Canemah, OR Steamer GAZELLE Explosion, Apr 1854

Oregon Steamer Gazelle Marker.jpg




An extra from the office of the Oregon Spectator, published at Oregon City, dated April 8th, received in this city yesterday, from Thos. Pope, Esq., contains the following:

The Wallamette Fall Co.'s new steamer Gazelle left her wharf this morning at 6 ½ o'clock, and had just landed at Canemah at 15 minutes before seven, when a terrible explosion of her boilers blew her into atoms, killing twenty persons and wounding many others.

Probably a more heart-rending scene has never occurred on the Pacific coast. As soon as the smoke cleared away a little, hundreds of citizens, who were ready to assist the dying, gathered on the wreck, and the work of aid commenced.

Fragments of bodies were found scattered in every direction; some were blown into the river, others on to the shore; but the greater part of the killed found, were lying about the deck forward, among all kinds of fractured machinery and freight. A more horrible sight can hardly be imagined. MR. DAVID PAGE, Chief Supt. Of the company, had his head literally dashed to pieces, and could not have been recognized by other means than his clothes. Many others were as badly mutilated.

List of Killed.
MR. DAVID PAGE, of Linn City, to Co.'s superintendent; DAVID WOODHULL, of Michigan; REV. JAMES P. MILLER, of Takenah, O.T.; JOHN BLOOMER, (deck hand); JOSEPH HUNT, of Oregon City, (surveyor;) MR. HATCH, (deck hand;) JOHN DALY, (cabin steward;) JOHN CLEMMENS, Oregon City, (pilot;) DAVID FULLER, of Portland; CYRUS WADSWORTH, Oregon City, (a passenger;) SAMUEL F. BURCH, of Polk County, (passenger;) JAMES WHITE, of Salem; JOHN K. MILLER, Elizabeth, Wis., (deck hand;) J. M. FUDGE, of Canemah (pilot of Wallamet;) MR. W. S. MORGAN, of Rickreal, O.T.; MR. HILL, of Takenah, O.T.; DANIEL LOWE, (passenger;) ANTONIO, a Spaniard, Dalles, on his way to the mines; MR. BLANCHET, St. Pauls, O.T.; MICHAEL McGEE, fireman.

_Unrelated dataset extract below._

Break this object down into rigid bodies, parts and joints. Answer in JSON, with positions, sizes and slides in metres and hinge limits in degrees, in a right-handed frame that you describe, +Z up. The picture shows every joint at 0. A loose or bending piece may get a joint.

MR. CHARLES KNAUST, Portland (formerly of steamer Whitecomb;) DAVID McLANE, Portland; -- some others not known.

Wounded, Scalded, &c.
CAPT. R. HEREFORD, (of Gazelle,) slightly scalded; MR. BLANCHET, (passenger,) scalded; B. F. NEWBY, Oregon City,(passenger,) badly scalded; MRS. J. P. MILLER, (lady of REV. MILLER,) Takenah, O.T., had two ribs broken; JOHN BOYD (mate), both arms broken and severely scalded; MISS LAVINA PELL, Champoeg, slightly scalded, and a gash in the forehead; J. HERALD, Indiana, slightly scalded; JAMES PARTLOW, (pilot) slightly bruised; MICHAEL M'GEE (deckhand) scalded; H. ROYCE, Linn City, slightly scalded; DAVID J. DAVIS, Salem, slightly hurt; MR. PASCAL PLANT (second engineer) severely scalded; ROBERT PENTLAND, slightly scalded; CHARLES T. GARDINER, Oregon City, slightly scalded and arm broken; MR. CRAWFORD DOBBINS, Portland, one leg gone, amputated; PRESTON S. BLACK (assistant steward) slightly scalded; ROBERT SHORTESS, Astoria, slightly wounded; JAMES STANFIELD (steward) slightly wounded; W. L.
WHITE, Canemah, knocked down by splinters while on bank; MR. MURPHY (deputy surveyor), severely injured; MISS WHITE, Salem, daughter of James White; ROBERT F. RAINS; JOHN TROWEL, Oregon City, bruised and scalded; HENRY WILSON, slightly scalded; MR. HUBBARD, Cincinnatti, O.T., badly scalded; an Indian, broken leg; JOHN CRAUL, a boy, severely scalded; JOSEPH LATSHAW, slightly injured.

Several others scalded and wounded, whose names we have not.

MR. JOSEPH TONIE, chief engineer; Z. CROWELL, clerk; MRS. PLANT and child (wife of Second Engineer); little daughter of the REV. MR. MILLER; WILLIAM LATHAM, passenger, all escaped uninjured.

This distressing disaster has thrown a deep shade of gloom over the whole community. Stores, shops, iron-works, mills, &c., are closed for the afternoon -- and business generally is hushed. In Canemah, a feeling of intense grief is manifested by nearly every one to be seen. COL. WHITE, MR. POST, JNO. P. BROOKS and others, generously opened their places of business, and spare rooms for the benefit of the wounded, and for the dead bodies, until they are recognized and cared for by their respective friends.